1. A thyristor-type power switch having enhanced performance characteristics at temperatures below room ambient, comprising: a first thyristor power switch having an anode, cathode, and control gate;a first driver circuit connected between said gate and cathode for operation in control of turn-on and turn-off of said first power switch, said first driver circuit having enhanced performance characteristics at temperatures below room ambient;a second thyristor power switch connected electrically in parallel with said first thyristor power switch and having an anode, cathode, and control gate;a second driver circuit connected between said gate and cathode for operation in control of turn-on and turn-off of said second power switch;a cooling unit for maintaining said first power switch and said first driver circuit below room ambient temperature, said second power switch being maintained at a higher temperature than said first power switch.

2. A thyristor-type power switch as in claim 1 wherein at least one of said first power switch and said second power switch comprises a GTO-based power switch.

3. A thyristor-type power switch as in claim 1 wherein said second driver circuit of said second power switch is cryogenically cooled while said second power switch is maintained at a higher temperature than said first power switch.

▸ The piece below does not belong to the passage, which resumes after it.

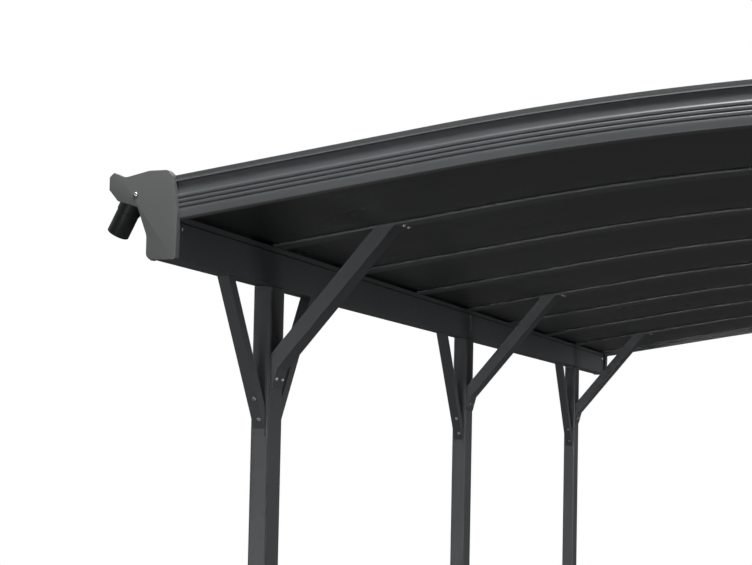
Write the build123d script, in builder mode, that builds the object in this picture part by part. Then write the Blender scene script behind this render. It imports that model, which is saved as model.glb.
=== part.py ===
from build123d import *
import os
from math import cos, radians, sin, tan

os.makedirs("parts", exist_ok=True)

# An open carport. Three posts a side carry a beam and a gutter, and slim arched rafters
# hold dark roof sheets between the two gutters. All sizes are in millimetres.
# The origin is on the ground at the middle: X runs across, Y to the rear and Z up.

# Layout along the length
bay_count = 8
bay_length = 620.0
post_rafters = {"front": 1, "middle": 4, "rear": 7}
arch_overhang = 30.0

# Posts and beams, tubes of one width with bevelled corners
span_half = 1717.0
clear_height = 2060.0
tube_width = 46.0
post_depth = 90.0
beam_height = 85.0
tube_wall = 2.0
tube_corner = 3.5
beam_joint_gap = 0.6

# Base plates with a socket that plugs into the post
plate_thickness = 5.0
plate_width = 106.0
plate_length = 150.0
plate_corner = 10.0
bolt_spacing_x = 76.0
bolt_spacing_y = 120.0
bolt_hole_radius = 5.5
socket_height = 120.0
socket_wall = 3.0
socket_clearance = 0.4

# Roof line: a straight slope at each side and an arc over the middle
roof_slope = 9.26
arc_half_width = 1106.0
rafter_overrun = 12.0
seat_clearance = 0.3

# Rafter section: foot flange, web, clamping bar and crest
foot_width = 70.0
foot_height = 7.0
slot_height = 10.6
web_thickness = 4.0
clamp_width = 50.0
clamp_thickness = 3.0
crest_width = 22.0
crest_height = 24.0

# Roof sheets
sheet_thickness = 10.0
sheet_side_gap = 1.0
sheet_end_gap = 8.0

# Arch at the front and the rear: band, ridges, cove and rim of its moulded face
face_gap = 8.0
arch_end_gap = 15.0
fascia_drop = 15.0
fascia_thickness = 12.5
band_height = 25.0
band_corner = 6.0
band_recess = 1.5
ridge_count = 3
ridge_pitch = 9.8
ridge_recess = 0.8
valley_recess = 3.0
cove_height = 26.5
cove_recess = 8.5
rim_height = 14.0
rim_wall = 3.0
rim_return = 18.0

# Gutter, its end caps and its outlets
gutter_wall = 2.0
gutter_lip_gap = 0.5
trough_open_height = 50.0
trough_lip = 16.0
cap_plate = 4.0
cap_rim_wall = 2.0
cap_rim_depth = 20.0
cap_clearance = 0.3
cap_lap = 12.0
cap_drop = 2.0
skirt_flare = 8.5
ear_rise = 11.0
nose_reach = 96.0
nose_height = 99.0
outlet_radius = 24.0
outlet_wall = 2.5
outlet_collar = 1.5
outlet_collar_length = 6.0
outlet_length = 60.0
outlet_angle = 32.0
outlet_tilt = 11.0
outlet_out = 73.0
outlet_up = 27.0
outlet_setback = 54.0
outlet_clearance = 0.2

# Cross braces, from each post up to the rafter over it
cross_angle = 40.0
cross_drop = 216.0
cross_width = 35.0
cross_depth = 73.0
cross_foot_tab = 28.0
cross_knee_out = 15.0
cross_knee_up = 18.0
cross_head_tab = 46.0
brace_wall = 2.0
tab_thickness = 3.0

# Beam braces, from each post up to the beam
beam_brace_angle = 36.2
beam_brace_drop = 348.0
beam_brace_width = 31.5
beam_brace_depth = 28.0
beam_brace_tab = 14.0
beam_brace_sides = {"front": (-1, 1), "middle": (-1,), "rear": (-1,)}

# Places worked out from the sizes above
sides = {"left": -1, "right": 1}
roof_half = bay_count * bay_length / 2 + arch_overhang
beam_end = roof_half - cap_plate
beam_top = clear_height + beam_height
post_centre = span_half - tube_width / 2
inner_face = span_half - tube_width
bore_width = tube_width - 2 * tube_wall
bore_depth = post_depth - 2 * tube_wall
bore_height = beam_height - 2 * tube_wall
rafter_end = span_half + rafter_overrun
slope_rate = tan(radians(roof_slope))
eaves_line = beam_top + gutter_wall + seat_clearance + (rafter_end - inner_face) * slope_rate
arc_radius = arc_half_width / sin(radians(roof_slope))
spring_height = eaves_line + (inner_face - arc_half_width) * slope_rate
arc_centre = spring_height - arc_radius * cos(radians(roof_slope))
slot_top = foot_height + slot_height
clamp_top = slot_top + clamp_thickness
band_top = band_height - fascia_drop
cove_bottom = band_top + ridge_count * ridge_pitch
cove_top = cove_bottom + cove_height
rim_top = cove_top + rim_height
arch_face = face_gap + cap_plate - arch_overhang
arch_back = arch_face + fascia_thickness
gutter_inset = cap_rim_wall + cap_clearance
cross_foot = clear_height - cross_drop
beam_brace_foot = clear_height - beam_brace_drop
lower_left = (Align.MIN, Align.MIN)
lower_middle = (Align.CENTER, Align.MIN)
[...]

4. A thyristor-type power switch as in claim 1 wherein said first power switch conducts current, and said second power switch switches voltage and current.

5. A thyristor-type power switch as in claim 1 wherein said first power switch switches voltage and current, and said second power switch conducts current.

6. A thyristor-type power switch as in claim 2, wherein said at least one GTO-based power switch includes ETO circuitry to provide turnoff by interrupting cathode current.

7. A thyristor-type power switch as in claim 1, wherein at least one of said first driver circuit and said second driver circuit includes MOSFETS.